For the next week, he had wandered aimlessly, “like a zombie,” trying to come to terms with what those words meant. On the one hand — the hand that had willingly come to the United States to perform a patriotic mission for his homeland — René was proud of her “most dignified, moving and strong response to my defection.” He had expected nothing less. But on the other hand — that hand that desperately missed his wife, the hand that wanted to watch his little girl grow up in front of him — he was devastated.
But he refused to give up. It wasn’t in his nature. Even as he had gone about the tasks at hand — finding a job, a car, a place to live, befriending fellow exiles, joining anti-Castro groups, working as a roofer for a year in post-Hurricane Andrew Florida to earn money for his flight instructor licence, volunteering as a pilot with José Basulto’s Brothers to the Rescue group, trying to set up his own flight training school — he continued to write, to call Olga through friends, to plead for forgiveness, for the chance to reunite their family once again.
His cause had been aided — inadvertently and unfortunately — by events unfolding at home. After the collapse of the Soviet Union, Cuba’s economy collapsed. There were shortages of everything from electricity to food. People — literally — starved. Olga herself reported their house had been robbed, and everything of value stolen. To make matters worse, the neighbours gossiped, sometimes loudly and pointedly, about René’s “treason.” Irma was old enough to ask questions, so Olga decided to move them to a smaller apartment in another Havana neighbourhood, closer to her parents. But then that building’s stairs collapsed, and they’d been forced to move into a temporary shelter.
Eventually, events and René’s persistence — and, of course, the reality that she still loved and missed the man she had married — wore her down. Olga finally relented. René applied to U.S. Immigration for a visa to bring her and Irma to Florida.
“Speaking of that,” he wrote cheerfully, “I don’t know if I already told you that I received the notice of receipt from Immigration… They tell me that the process should take between 90 and 120 days. I imagine that, within that time, they will have already made an appointment with you at the [U.S.] Interest Section in Havana to see if you are the same in the photograph I turned in… It was difficult for me to let go of that photograph, but it was the only one that more or less fit the requirements they were asking for. Besides, I imagine that it is more pleasant to grant a visa to a woman as pretty as you are than to any other woman. Anyway, I decided to sacrifice such a pretty photograph as long as I could have with me the original who is prettier still. Finally when you are here, I will be able to take hundreds of photos of you.

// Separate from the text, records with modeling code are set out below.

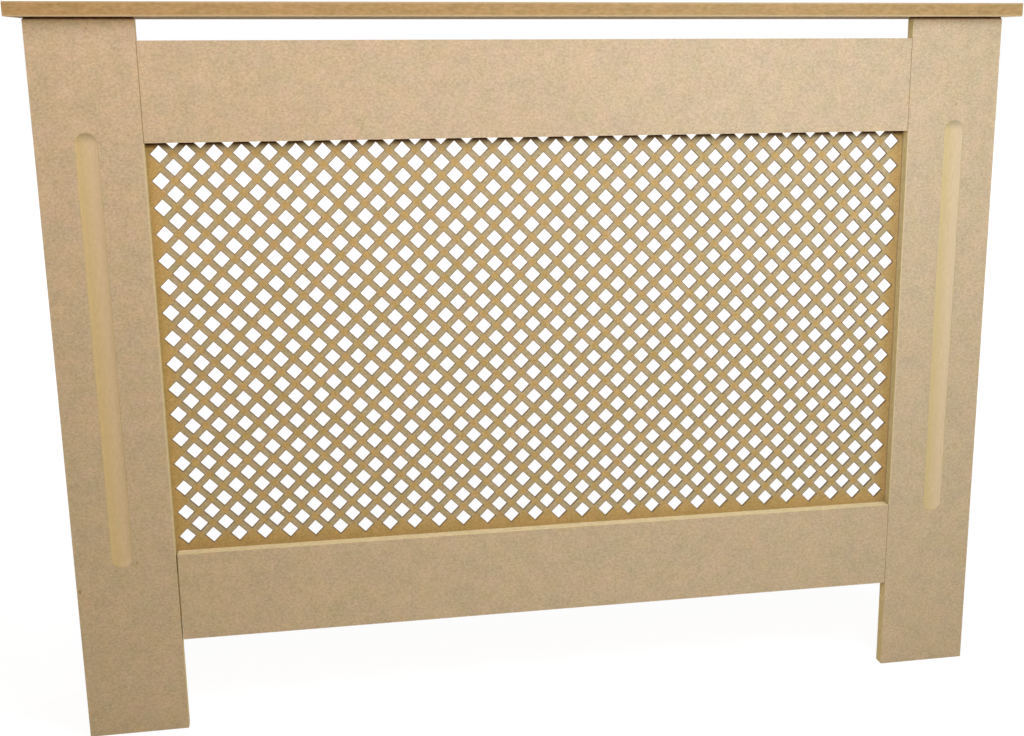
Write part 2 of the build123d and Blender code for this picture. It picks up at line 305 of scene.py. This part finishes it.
# Where the painted marks fade in or out, in metres from the edge or face that each names
FRONT_FACE = (0.3 * MM, 0.5 * MM)       # back from the stile's front
FLUTE_RIM = (0.1 * MM, 0.6 * MM)        # back from the stile's front
FLUTE_FLOOR = (6.0 * MM, 7.0 * MM)      # back from the stile's front, just past the flute
CORNER_SHADE_DEPTH = (11 * MM, 14.5 * MM)     # back from the stile's front, to the grille
CORNER_SHADE_REACH = (1 * MM, 2 * MM)         # out from the opening's side
ARRIS_HIGHLIGHT = (0.8 * MM, 1.8 * MM)       # out from the opening's side
HEAD_SHADOW_REACH = (2.2 * MM, 0.2 * MM)        # down from the stile's head
DARK_END = (0.8 * MM, 0.4 * MM)         # in from the rail's ends
PALE_SKIN = (2.4 * MM, 0.4 * MM)        # in from the shelf's top and underside
BORDER_START = (-2 * MM, 4 * MM)        # out from the outermost holes' centres
CROSSING = (4.5 * MM, 8.0 * MM)         # from the nearest line of hole centres
RAIL_SHADOW_REACH = (7.0 * MM, 1.5 * MM)       # down from the top rail's lower edge

# Small marks on the front of the stiles in millimetres: middle in X and Z, half width, half height
MARKS = (
    (-541.5, 179.8, 1.8, 3.0),
    (-477.1, 209.7, 1.2, 2.0),
    (-482.3, 798.7, 1.6, 1.0),
    (-449.1, 689.0, 1.2, 1.2),
    (493.0, 710.3, 1.0, 2.6),
)
CHIP = (-311.8, 255.5, 1.3, 0.9)    # a pale chip on the grille
MARK_SHARE = 0.8                    # how much of a mark's colour covers the board


def fibreboard(name, face_axis, long_axis, face=FACE, edge=SAWN):
    """The graph and the colour of raw fibreboard.

    Its faces show tufts of fibre, and on its edges they are drawn out lengthways.
    """
    g = Graph(name)
    fibre = g.noise(FIBRES, detail=3, roughness=0.6)
    tuft = g.noise(TUFTS, detail=2, roughness=0.5, stretch=(0.75, 1, 1))
    blotch = g.noise(BLOTCHES, detail=2)
    along = [1.0, 1.0, 1.0]
    along["XYZ".index(long_axis)] = STREAK_SQUEEZE
    streak = g.noise(STREAKS, detail=2, roughness=0.5, stretch=along)
    drift = g.drift(BLOTCHES, *HUE_DRIFT)

    fine, broad = (fibre, FINE_WEIGHT), (blotch, BROAD_WEIGHT)
    faces = g.mix(g.sway(fine, (tuft, TUFT_WEIGHT), broad), *either_side(face, FACE_SPREAD))
    edges = g.mix(g.sway(fine, (streak, TUFT_WEIGHT), broad), *either_side(edge, FACE_SPREAD))
    surface = g.mix(g.span(g.normal_share(face_axis), 0.80, 0.97), edges, faces)
    surface = g.mix(1.0, surface, drift, "MULTIPLY")

    g.feed(g.shader.inputs["Roughness"], g.vary(tuft, 0.80, 0.92))
    g.shader.inputs["Specular IOR Level"].default_value = 0.12
    g.shader.inputs["Diffuse Roughness"].default_value = 1.0
    g.bump(g.math("ADD", fibre, g.math("MULTIPLY", streak, 0.4)), 0.08 * MM, 0.6)
    return g, surface


def marked(g, surface, marks, y, shade):
    """Small oval marks on the plane at y."""
    total = None
    for x, z, half_width, half_height in marks:
        mark = g.spot((x * MM, y, z * MM), (half_width * MM, 1.0, half_height * MM))
        total = mark if total is None else g.math("MAXIMUM", total, mark)
    return g.mix(g.math("MULTIPLY", total, MARK_SHARE), surface, shade)


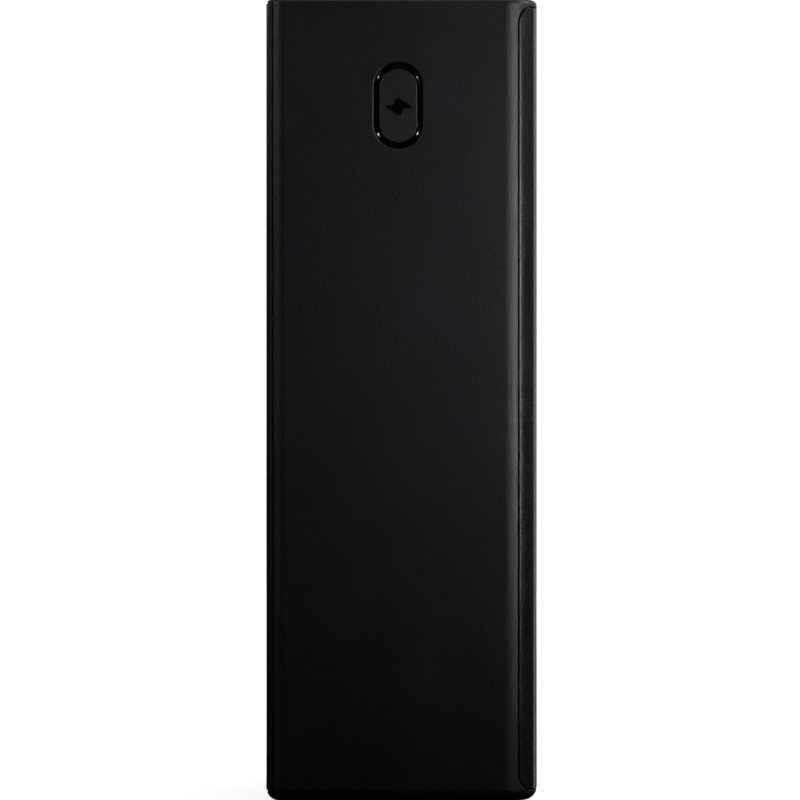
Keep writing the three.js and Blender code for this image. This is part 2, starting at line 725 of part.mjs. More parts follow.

“As for me,” he continued in the same upbeat, chatty tone, “I am fine. As you must already know, I returned from Mexico… I am processing all the information I got there to start a [flying school] business I think will be successful… If it goes the way I hope, I think I can get a slice of what I have put up my sleeve to make money… With about 10 students, I could be assured of a good salary that would prepare me for when you all arrive.”
He skipped from subject to subject. His grandmother had had to postpone her planned trip back to Cuba because of her husband’s illness, he wrote.
“Speaking of trips to Cuba, I have been thinking about what could be a new alternative for you. Those who leave legally may travel [back to Cuba] a year after their departure. That means once you are here a year, you are free to travel there to visit whenever you want to. Unfortunately,” he added, “I can’t go with you because they would tear me to pieces if I show up there.
“Well, Tuti, I take leave in order to write a letter to your mother-in-law and another one to your daughter… Don’t fail to tell me when they call you at the Interest Section so I know the process is going smoothly.”
Of course René González still couldn’t tell his wife the truth about what he was really doing in the United States. If only.
In December 1996, Olga and Irma joined René in Florida where Ivette would be born. In September 1998, René was arrested and Olga deported back to Cuba. She was not granted a visa to visit him during his 15 years in prisonin the U.S.